The researchers build on an idea that a fast-moving block of metal foam can mimic the pressure pulse of an explosion when it hits a plate. Metal foam is like a solid sponge of aluminum: light, crushable, and able to soak up energy. By firing such a foam projectile at a steel plate, the impact generates a short, intense pressure surge similar to a shock wave. Inside this foam, the team embeds a solid metal fragment that stands in for the shrapnel produced by a real casing. By carefully choosing the foam’s density, the fragment’s shape, and how deeply it sits inside the foam, they can control when the “shock” and “fragment” reach the target and how strongly they act together.

Shaping the hidden shrapnel

Real explosions throw off irregular chunks of metal, but most lab studies simplify them as blunt cylinders. Here, the authors compare three simple shapes for the embedded piece: a flat-ended cylinder, a round hemisphere, and a truncated cone (a cone with its tip cut off). All are made to have the same mass and are fired at the same speed, so any differences come from shape alone. Using detailed computer simulations, checked against experimental data, they track how fast each fragment slows down, how much it bends or pierces the steel plate, and what kind of cracks or holes form.

How shape changes damage

The simulations reveal that the shape of the metal piece plays a surprisingly strong role in how the plate fails. Flat-ended cylindrical fragments spread the load over a larger area, sending stress waves more widely through the plate. This causes a “plug” of metal to be sheared out and leads to large overall bending, but the fragment itself slows down more and ends with the lowest leftover speed. Hemispherical fragments, with their small initial contact area, focus the force into a tiny spot. They punch through quickly, creating petal-like tears around the hole and keeping a higher residual velocity, but they allow less of a combined effect between the foam-driven shock and the fragment. The truncated cone lands in between, causing a mix of shearing and tearing and a moderate level of overall damage.

Stacking foam to tune the hit

Beyond fragment shape, the researchers also tailor the foam itself. They divide the foam into three layers along its length and vary how dense each layer is, creating a “gradient” from heavy to light or vice versa. A denser front layer behaves like a stiffer cushion: it delivers a sharper, higher first push to the plate but for a shorter time. A lighter front layer softens this initial strike, spreading the energy over a longer period. By comparing different gradients, with and without embedded fragments, the study shows that these layered foams can be used to sculpt the time history of the contact force—how strong the impact is at each instant—and to adjust how much of the fragment’s energy is lost before it exits the plate.

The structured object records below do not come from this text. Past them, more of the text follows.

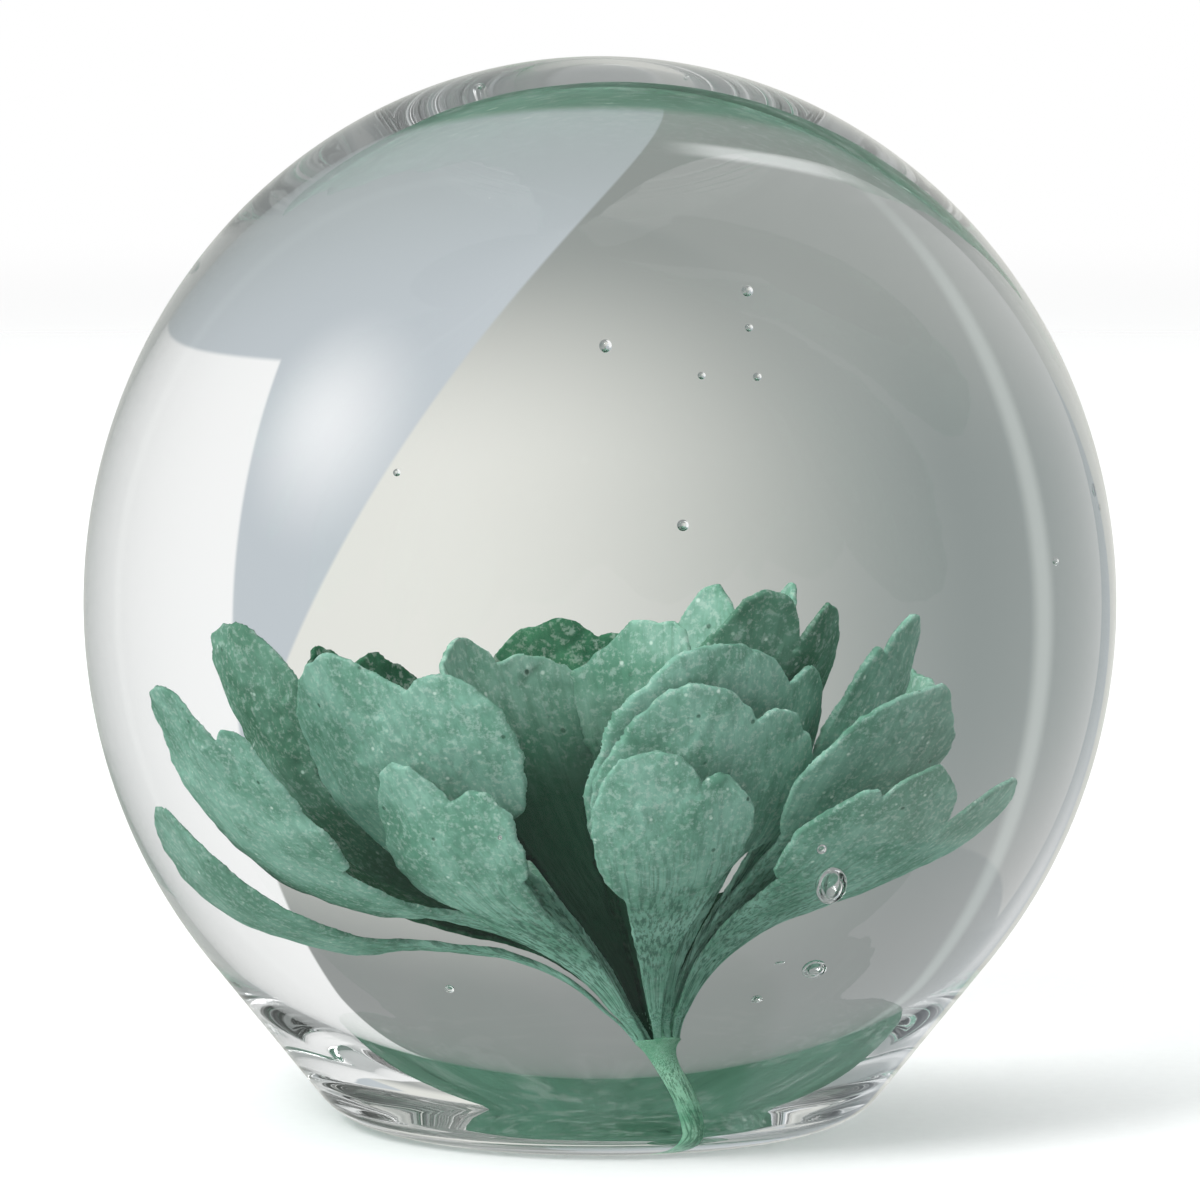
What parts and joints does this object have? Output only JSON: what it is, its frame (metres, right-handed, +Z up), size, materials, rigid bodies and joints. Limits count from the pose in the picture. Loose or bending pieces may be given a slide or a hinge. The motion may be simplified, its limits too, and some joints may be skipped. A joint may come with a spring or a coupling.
{
  "type": "paperweight",
  "caption": "Clear glass ball with a flat foot, holding a layered glass flower on a short stem and a scatter of air bubbles.",
  "frame": {"origin": "centre of the flat foot, on the table", "axes": "+Z up through the crown; +X to the right as seen from the front; the flower's front faces -Y"},
  "size_m": [0.08, 0.08, 0.0826],
  "materials": {
    "clear_glass": "polished",
    "petal_glass": "powdery, satin",
    "stem_glass": "satin"
  },
  "bodies": {
    "root": {"clear_glass_ball": "clear_glass", "flower_stem": "stem_glass", "outer_petal_front": "petal_glass", "outer_petal_front_left": "petal_glass", "outer_petal_left_high": "petal_glass", "outer_petal_left_low": "petal_glass", "outer_petal_back_left": "petal_glass", "outer_petal_back": "petal_glass", "outer_petal_back_right": "petal_glass", "outer_petal_right_low": "petal_glass", "outer_petal_right_front": "petal_glass", "outer_petal_front_right": "petal_glass", "middle_petal_front_left": "petal_glass", "middle_petal_left": "petal_glass", "middle_petal_back_left": "petal_glass", "middle_petal_back": "petal_glass", "middle_petal_right_high": "petal_glass", "middle_petal_right": "petal_glass", "middle_petal_right_low": "petal_glass", "middle_petal_front": "petal_glass", "inner_petal_back_left": "petal_glass", "inner_petal_back": "petal_glass", "inner_petal_front_right": "petal_glass", "middle_petal_back_right": "petal_glass", "inner_petal_right": "petal_glass"}
  },
  "joints": []
}
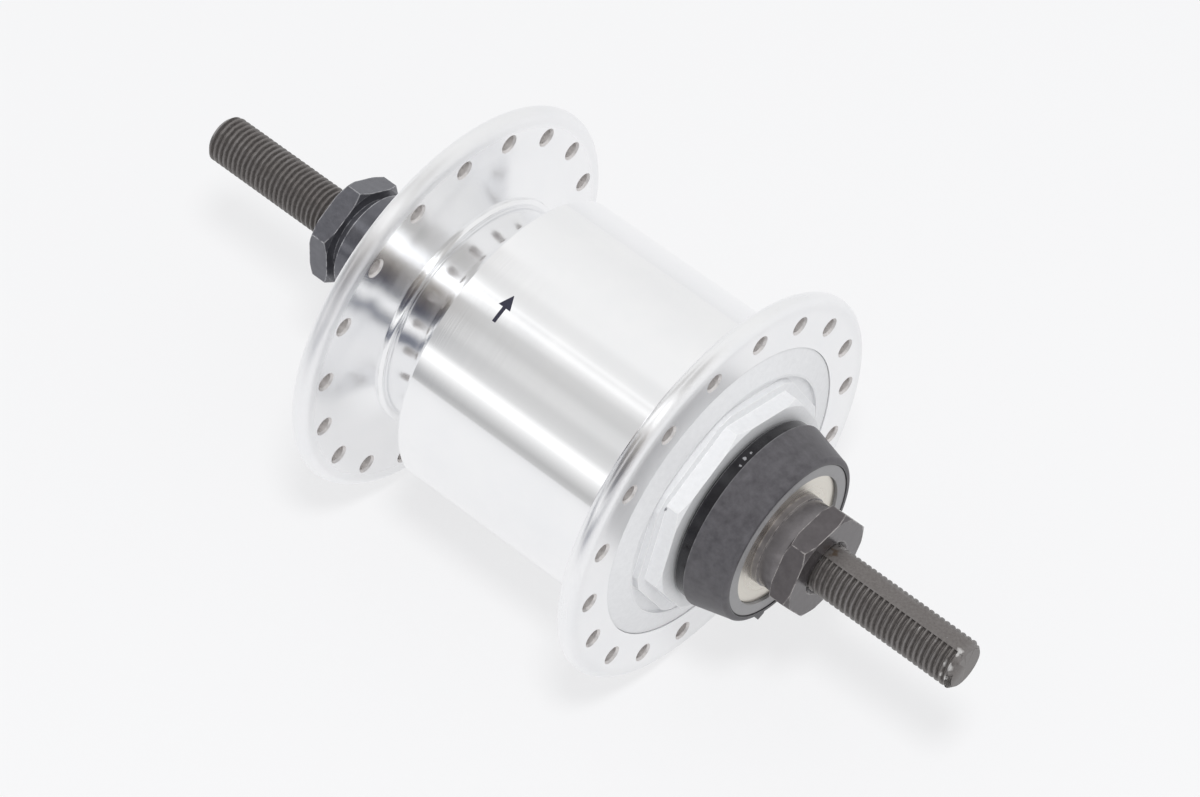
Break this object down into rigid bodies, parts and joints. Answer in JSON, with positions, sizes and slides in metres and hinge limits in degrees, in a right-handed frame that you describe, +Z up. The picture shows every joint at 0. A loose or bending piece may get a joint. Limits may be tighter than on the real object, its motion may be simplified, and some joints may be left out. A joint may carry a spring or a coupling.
{
  "type": "bicycle hub dynamo",
  "caption": "Front bicycle hub with a generator in its barrel: two spoke flanges, a threaded axle with locknuts, a screwed end cap and a plug connector at one end.",
  "frame": {"origin": "on the axle line, midway between the outer faces of the two locknuts", "axes": "+Y along the axle towards the end without the connector, +X forward, +Z up with the socket opening downwards"},
  "size_m": [0.0668, 0.148, 0.0668],
  "materials": {
    "polished_aluminium": "polished",
    "satin_aluminium": "satin",
    "bearing_steel": "ground",
    "ball_steel": "polished",
    "black_oxide_steel": "black oxide, worn on the edges",
    "plain_steel": "turned",
    "nickel_plate": "nickel plated",
    "black_plastic": "matte",
    "grey_plastic": "matte",
    "gloss_black": "glossy",
    "rubber": "matte",
    "brass": "tinned brass",
    "copper": "enamelled",
    "wire_insulation": "glossy",
    "bobbin_plastic": "matte",
    "ferrite": "ground",
    "retainer_steel": "pressed"
  },
  "bodies": {
    "axle_assembly": {"axle": "black_oxide_steel", "left_locknut": "black_oxide_steel", "right_locknut": "black_oxide_steel", "left_washer": "black_oxide_steel", "right_washer": "black_oxide_steel", "left_spacer": "black_oxide_steel", "right_spacer": "black_oxide_steel", "left_cone": "bearing_steel", "right_cone": "bearing_steel", "left_dust_shield": "black_plastic", "dust_ring": "gloss_black", "connector_body": "black_plastic", "connector_inset_ring": "grey_plastic", "contact_plate": "nickel_plate", "contact_blades": "brass", "lead_wires": "wire_insulation", "stator_core": "plain_steel", "coil_bobbin": "bobbin_plastic", "coil_winding": "copper", "left_claw_pole_stack": "plain_steel", "right_claw_pole_stack": "plain_steel", "stator_washer": "plain_steel", "stator_nut": "plain_steel"},
    "rotating_shell": {"hub_shell": "polished_aluminium", "end_cap": "satin_aluminium", "end_cap_gasket": "rubber", "left_dust_cap": "plain_steel", "right_seal": "rubber", "left_bearing_cup": "bearing_steel", "right_bearing_cup": "bearing_steel", "magnet_yoke_ring": "plain_steel", "ring_magnets": "ferrite"},
    "left_ball_set": {"left_bearing_balls": "ball_steel", "left_ball_retainer": "retainer_steel"},
    "right_ball_set": {"right_bearing_balls": "ball_steel", "right_ball_retainer": "retainer_steel"}
  },
  "joints": [
    {"name": "shell_spin", "type": "hinge", "parent": "axle_assembly", "child": "rotating_shell", "pos_m": [0, 0, 0], "axis": [0, 1, 0], "continuous": true},
    {"name": "left_balls_roll", "type": "hinge", "parent": "axle_assembly", "child": "left_ball_set", "pos_m": [0, 0.032, 0], "axis": [0, 1, 0], "continuous": true},
    {"name": "right_balls_roll", "type": "hinge", "parent": "axle_assembly", "child": "right_ball_set", "pos_m": [0, -0.0274, 0], "axis": [0, 1, 0], "continuous": true}
  ],
  "couplings": [
    {"joint": "left_balls_roll", "follows": "shell_spin", "ratio": 0.593},
    {"joint": "right_balls_roll", "follows": "shell_spin", "ratio": 0.593}
  ]
}
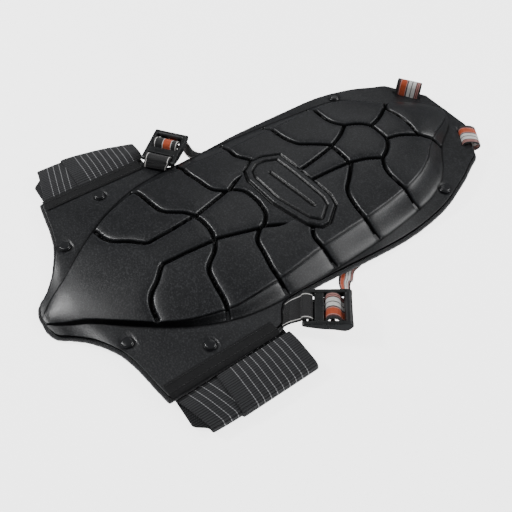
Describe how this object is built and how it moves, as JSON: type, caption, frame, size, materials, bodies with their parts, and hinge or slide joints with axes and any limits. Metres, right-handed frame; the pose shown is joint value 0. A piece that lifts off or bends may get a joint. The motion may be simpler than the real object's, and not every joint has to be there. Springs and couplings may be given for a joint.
{
  "type": "back protector",
  "caption": "Moulded spine plate on a padded back panel, with shoulder straps running to side buckles and elastic waist bands folded under its wings.",
  "frame": {"origin": "middle of the footprint, on the table that the protector lies on", "axes": "+Y up the spine to the neck, +X across to the wearer's right-hand strap, +Z out of the plate, away from the back"},
  "size_m": [0.3683, 0.5212, 0.0355],
  "materials": {
    "moulded_plate": "satin fine-grained moulding",
    "foam": "closed-cell foam, matt",
    "spacer_mesh": "knitted spacer mesh, matt",
    "binding_tape": "woven tape, matt",
    "rivet_plastic": "smooth, slightly glossy",
    "washer_steel": "plain",
    "seam_webbing": "woven tape with stitching",
    "elastic": "ribbed woven elastic with fine pale lines",
    "hook_closure": "fine hooks, matt",
    "loop_closure": "brushed loops, matt",
    "buckle_plastic": "satin moulding",
    "black_webbing": "woven webbing",
    "striped_webbing": "woven webbing with lengthwise stripes"
  },
  "bodies": {
    "protector": {"outer_shell": "moulded_plate", "impact_foam": "foam", "back_liner": "spacer_mesh", "edge_binding": "binding_tape", "tail_rivets": "rivet_plastic", "wing_rivets": "rivet_plastic", "shoulder_rivets": "rivet_plastic", "tail_washers": "washer_steel", "wing_washers": "washer_steel", "shoulder_washers": "washer_steel", "left_belt_seam": "seam_webbing", "right_belt_seam": "seam_webbing", "left_top_loop": "striped_webbing", "right_top_loop": "striped_webbing", "left_shoulder_strap": "striped_webbing", "right_shoulder_strap": "striped_webbing", "left_anchor_web": "black_webbing", "right_anchor_web": "black_webbing", "left_strap_link": "striped_webbing", "right_strap_link": "striped_webbing"},
    "left_belt": {"left_upper_band": "elastic", "left_lower_band": "elastic", "left_upper_fold": "elastic", "left_lower_fold": "elastic"},
    "left_belt_end": {"left_upper_return": "elastic", "left_lower_return": "elastic", "left_hook_tab": "hook_closure"},
    "left_buckle": {"left_buckle_frame": "buckle_plastic", "left_strap_turn": "striped_webbing", "left_strap_tail": "black_webbing"},
    "right_belt": {"right_upper_band": "elastic", "right_lower_band": "elastic", "right_upper_fold": "elastic", "right_lower_fold": "elastic"},
    "right_belt_end": {"right_upper_return": "elastic", "right_lower_return": "elastic", "right_loop_panel": "loop_closure"},
    "right_buckle": {"right_buckle_frame": "buckle_plastic", "right_strap_turn": "striped_webbing", "right_strap_tail": "black_webbing"}
  },
  "joints": [
    {"name": "right_belt_lift", "type": "hinge", "parent": "protector", "child": "right_belt", "pos_m": [0.139, -0.14, 0.0092], "axis": [0, -1, 0], "range_deg": [0, 90]},
    {"name": "left_belt_lift", "type": "hinge", "parent": "protector", "child": "left_belt", "pos_m": [-0.139, -0.14, 0.0092], "axis": [0, 1, 0], "range_deg": [0, 60]},
    {"name": "right_belt_unfold", "type": "hinge", "parent": "right_belt", "child": "right_belt_end", "pos_m": [0.1749, -0.14, 0.0066], "axis": [0, -1, 0], "range_deg": [0, 175], "deforming": ["right_upper_fold", "right_lower_fold"]},
    {"name": "left_belt_unfold", "type": "hinge", "parent": "left_belt", "child": "left_belt_end", "pos_m": [-0.1785, -0.14, 0.0066], "axis": [0.2055, 0.9787, 0], "range_deg": [0, 175], "deforming": ["left_upper_fold", "left_lower_fold"]},
    {"name": "right_buckle_tilt", "type": "hinge", "parent": "protector", "child": "right_buckle", "pos_m": [0.13, -0.056, 0.018], "axis": [0.7915, -0.6112, 0], "range_deg": [0, 70], "deforming": ["right_strap_link"]},
    {"name": "left_buckle_tilt", "type": "hinge", "parent": "protector", "child": "left_buckle", "pos_m": [-0.115, -0.071, 0.0185], "axis": [0.7915, 0.6112, 0], "range_deg": [0, 70], "deforming": ["left_strap_link"]}
  ]
}
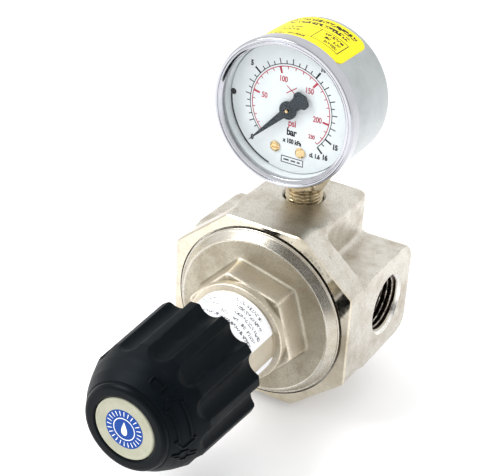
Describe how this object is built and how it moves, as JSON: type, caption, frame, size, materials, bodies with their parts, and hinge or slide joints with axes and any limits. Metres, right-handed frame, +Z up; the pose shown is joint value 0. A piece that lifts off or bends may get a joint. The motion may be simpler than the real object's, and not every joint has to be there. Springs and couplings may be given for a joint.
{
  "type": "pressure reducing valve",
  "caption": "Pressure reducing valve with in-line threaded ports, an octagonal flanged body, a spring bonnet with a fluted adjusting knob, and a round pressure gauge on top.",
  "frame": {"origin": "centre of the bounding box in plan, on the flat end of the lower gauge boss that the valve stands on", "axes": "+X towards the outlet port, -Y towards the knob, +Z up to the gauge"},
  "size_m": [0.0682, 0.125, 0.1316],
  "materials": {
    "nickel": "nickel-plated brass, satin",
    "brass": "turned brass",
    "polished_steel": "polished stainless steel",
    "steel": "turned steel",
    "spring_steel": "spring wire",
    "bronze": "drawn bronze tube",
    "mesh": "woven wire",
    "black_plastic": "moulded, fine grain",
    "cream_plastic": "smooth, printed",
    "dial_white": "painted white, printed",
    "slate": "dark painted",
    "rubber": "matte",
    "clear": "clear"
  },
  "bodies": {
    "valve": {"valve_body": "nickel", "bonnet": "nickel", "gauge_port_plug": "nickel", "gauge_plug_seal": "rubber", "seat_insert": "brass", "seat_insert_seal": "rubber", "strainer": "mesh", "slip_ring": "brass", "control_spring": "spring_steel", "poppet_spring": "spring_steel", "gauge_case": "polished_steel", "gauge_ring": "polished_steel", "gauge_window": "clear", "gauge_dial": "dial_white", "dial_screw_left": "brass", "dial_screw_right": "brass", "gauge_socket": "brass", "gauge_seal": "rubber", "movement_plate_rear": "brass", "movement_plate_front": "brass", "movement_pillar_upper": "brass", "movement_pillar_lower": "brass", "bourdon_tube": "bronze", "hairspring": "spring_steel"},
    "knob": {"adjusting_knob": "black_plastic", "knob_cap": "cream_plastic", "knob_screw": "steel", "adjusting_spindle": "brass", "spindle_clip": "spring_steel"},
    "spring_nut": {"spring_nut": "brass"},
    "stem": {"diaphragm": "rubber", "diaphragm_plate": "steel", "diaphragm_washer": "brass", "valve_stem": "brass", "stem_nut": "steel", "poppet_nut": "steel", "poppet_disc": "rubber", "poppet": "brass"},
    "sector": {"sector_gear": "brass"},
    "pointer": {"pinion_arbor": "steel", "gauge_pointer": "slate"},
    "tube_tip": {"tip_link": "steel", "tube_tip": "brass"}
  },
  "joints": [
    {"name": "knob_turn", "type": "hinge", "parent": "valve", "child": "knob", "pos_m": [0, 0.0145, 0.036], "axis": [0, 1, 0], "range_deg": [-900, 900]},
    {"name": "spring_nut_travel", "type": "slide", "parent": "valve", "child": "spring_nut", "axis": [0, 1, 0], "range_m": [-0.0038, 0.0038], "deforming": ["control_spring"]},
    {"name": "stem_travel", "type": "slide", "parent": "valve", "child": "stem", "axis": [0, -1, 0], "range_m": [0, 0.0015], "stiffness_N_per_m": 1000, "deforming": ["poppet_spring", "diaphragm"]},
    {"name": "sector_turn", "type": "hinge", "parent": "valve", "child": "sector", "pos_m": [-0.00901, 0.035, 0.09989], "axis": [0, -1, 0], "range_deg": [0, 60], "stiffness_Nm_per_rad": 0.02},
    {"name": "pointer_turn", "type": "hinge", "parent": "valve", "child": "pointer", "pos_m": [0, 0.035, 0.1062], "axis": [0, 1, 0], "range_deg": [0, 270], "deforming": ["hairspring"]},
    {"name": "tube_tip_travel", "type": "slide", "parent": "valve", "child": "tube_tip", "axis": [0, 0, -1], "range_m": [0, 0.00325], "deforming": ["bourdon_tube"]}
  ],
  "couplings": [
    {"joint": "spring_nut_travel", "follows": "knob_turn", "m_per_rad": 0.00023873},
    {"joint": "pointer_turn", "follows": "sector_turn", "ratio": 4.5},
    {"joint": "tube_tip_travel", "follows": "sector_turn", "m_per_rad": 0.0030558}
  ]
}
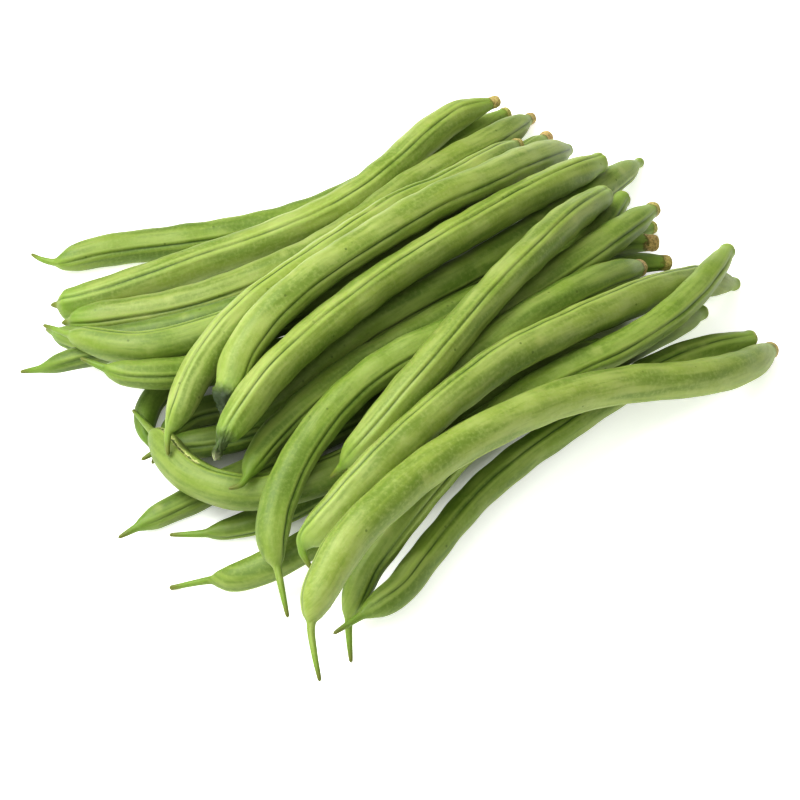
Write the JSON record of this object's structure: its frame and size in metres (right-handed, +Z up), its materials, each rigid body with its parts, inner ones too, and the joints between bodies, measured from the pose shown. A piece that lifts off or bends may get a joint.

What this means for real-world protection

In simple terms, the work shows that both the nose shape of a hidden metal piece and the way foam density is arranged in front of it can be used like knobs to dial in different kinds of blast-and-fragment threats in the lab. Flat noses and dense front foam make the plate work harder and absorb more energy, while sharp or rounded shapes and lighter foam push toward quicker perforation. This tunable “foam bullet” concept offers a safer, repeatable way to explore how walls, panels, and armor behave under realistic combined loading, guiding future designs that better protect people and critical infrastructure from explosions.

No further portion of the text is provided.